To https://github.com/JiexingQi/picard.git
! [remote rejected] main -> main (pre-receive hook declined)
error: failed to push some refs to 'https://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@github.com/JiexingQi/picard.git'
之后,我修改了.gitignore文件,将该目录“/dataset_files”添加到了里面,但依旧无法解决该问题。因为我后续在一些程序文件中进行了修改,所以后续每次commit都成功,但是每次push都会报这个错误。检查github也发现,在出现大文件后的所有后续版本都未更新到github中。
问题解决
方法一:使用git filter-branch
首先,通过网上查找资料,发现很多人都使用
git filter-branch -f --index-filter 'git rm --cached --ignore-unmatch large_file_path'
的方式先删除掉提交中的大文件缓存再进行重新提交。
但我按步骤执行后又出现报错问题:
Cannot rewrite branches: You have unstaged changes.
方法二:使用git reset
后来,我又查到另一种解决方法。

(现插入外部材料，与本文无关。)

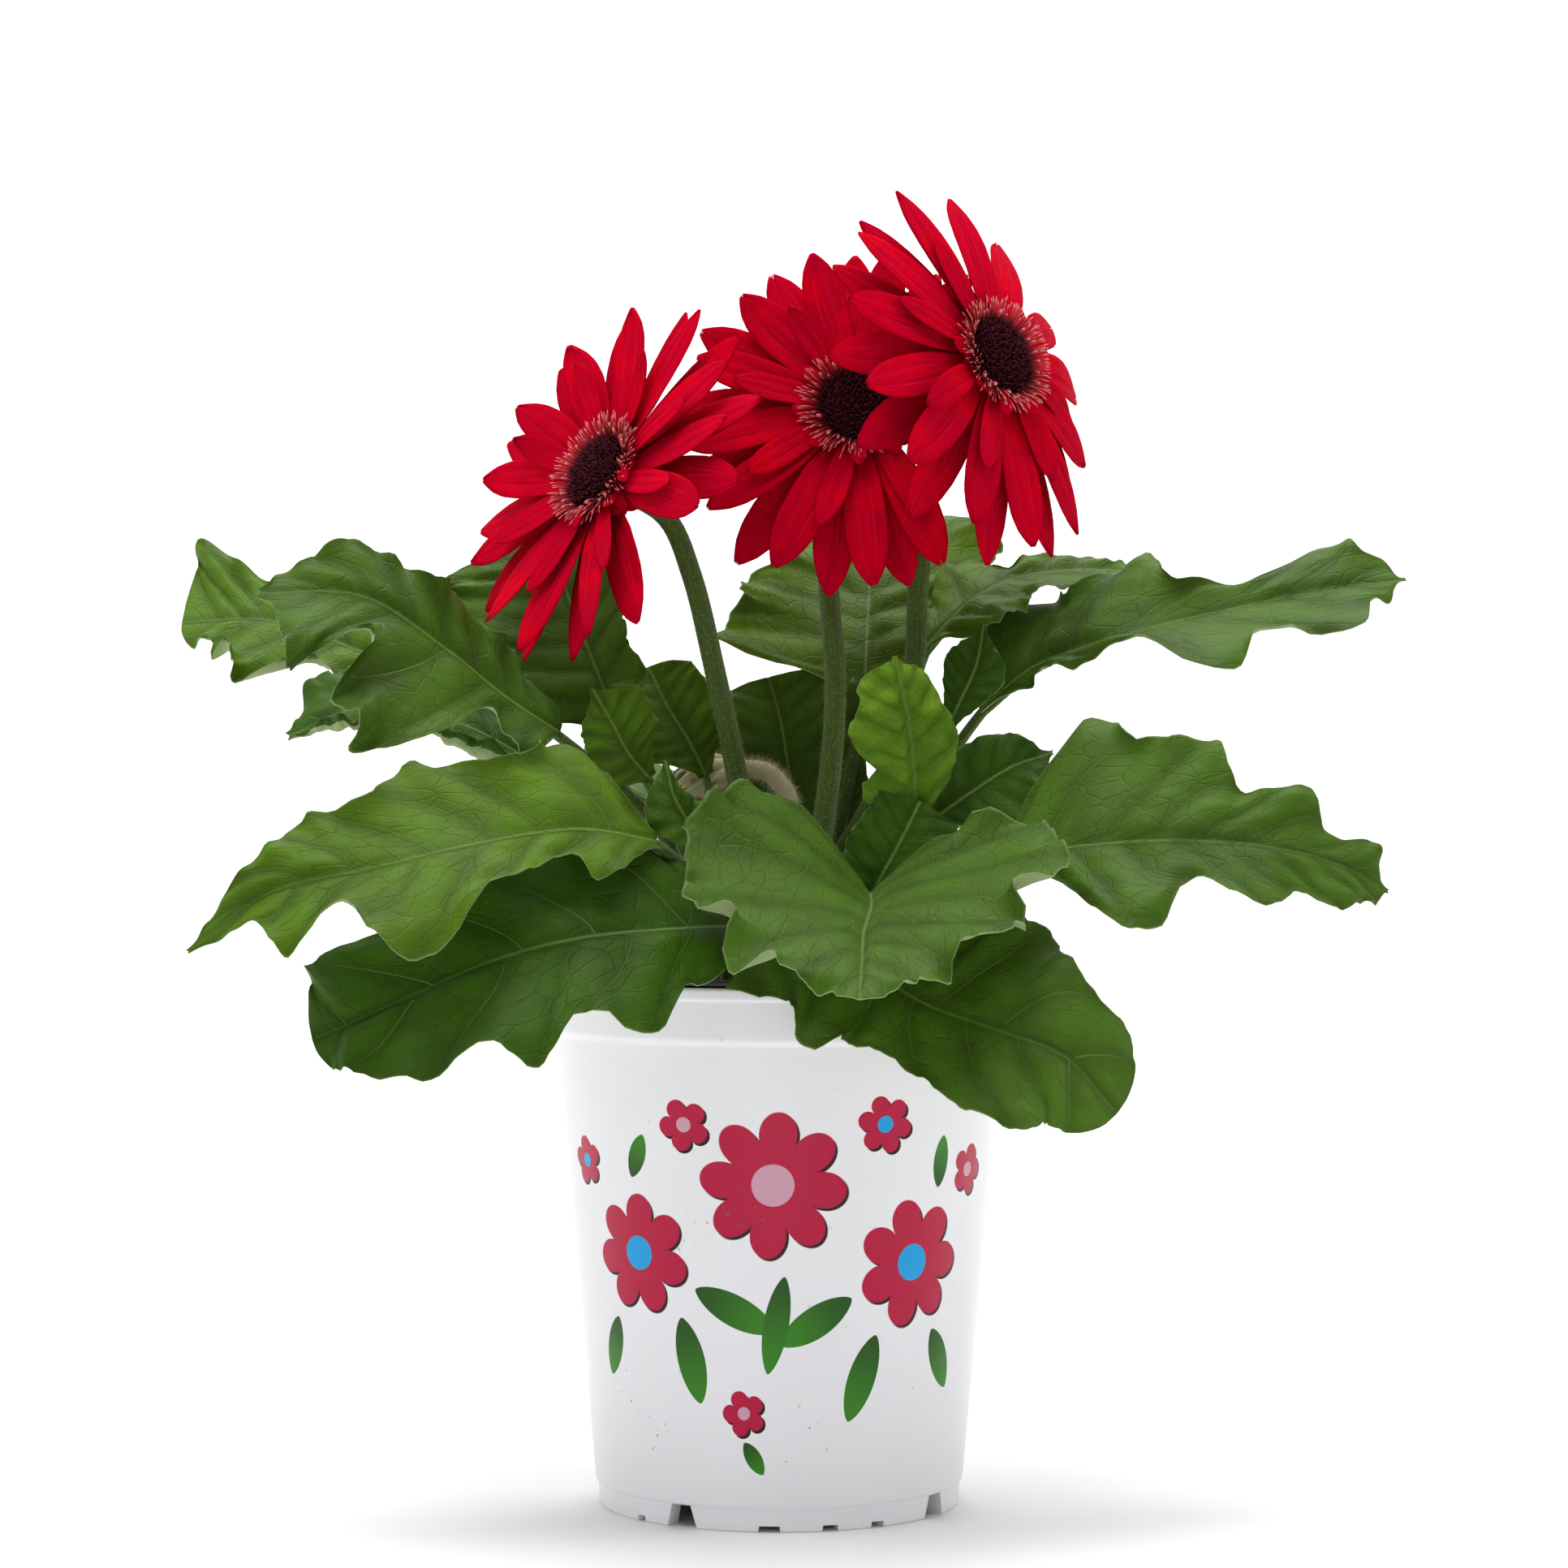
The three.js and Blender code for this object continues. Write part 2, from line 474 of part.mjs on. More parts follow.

即先将本地版本回退到没有大文件之前的版本,然后重新提交这些更改,然后再push到远端即可。
具体分为以下四步:
- git reset version_not_include_large_file
- git add .
- git commit -m "changes"
- git push origin main
(picard) jxqi@han-server-01:~/text2sql/picard_train_no_docker$ git reset c60a1ebd6b72b5
Unstaged changes after reset:
M .gitignore
M README.md
M configs/train_0228_sparc.json
M seq2seq/datasets/cosql/cosql.py
M seq2seq/datasets/sparc/sparc.py
M seq2seq/datasets/spider/spider.py
(picard) jxqi@han-server-01:~/text2sql/picard_train_no_docker$ git status
On branch main
Your branch is up to date with 'origin/main'.
Changes not staged for commit:
(use "git add <file>..." to update what will be committed)
(use "git checkout -- <file>..." to discard changes in working directory)
modified: .gitignore
modified: README.md
modified: configs/train_0228_sparc.json
modified: seq2seq/datasets/cosql/cosql.py
modified: seq2seq/datasets/sparc/sparc.py
modified: seq2seq/datasets/spider/spider.py
no changes added to commit (use "git add" and/or "git commit -a")
(picard) jxqi@han-server-01:~/text2sql/picard_train_no_docker$ git add .
(picard) jxqi@han-server-01:~/text2sql/picard_train_no_docker$ git commit -m "make dataset locally"
[main 5898539] make dataset locally
6 files changed, 24 insertions(+), 9 deletions(-)
(picard) jxqi@han-server-01:~/text2sql/picard_train_no_docker$ git push origin main
Counting objects: 14, done.
Delta compression using up to 96 threads.
Compressing objects: 100% (13/13), done.
Writing objects: 100% (14/14), 1.54 KiB | 1.54 MiB/s, done.
Total 14 (delta 9), reused 0 (delta 0)
remote: Resolving deltas: 100% (9/9), completed with 9 local objects.
To https://github.com/JiexingQi/picard.git
c60a1eb..5898539 main -> main
使用这种方法后,完美解决问题。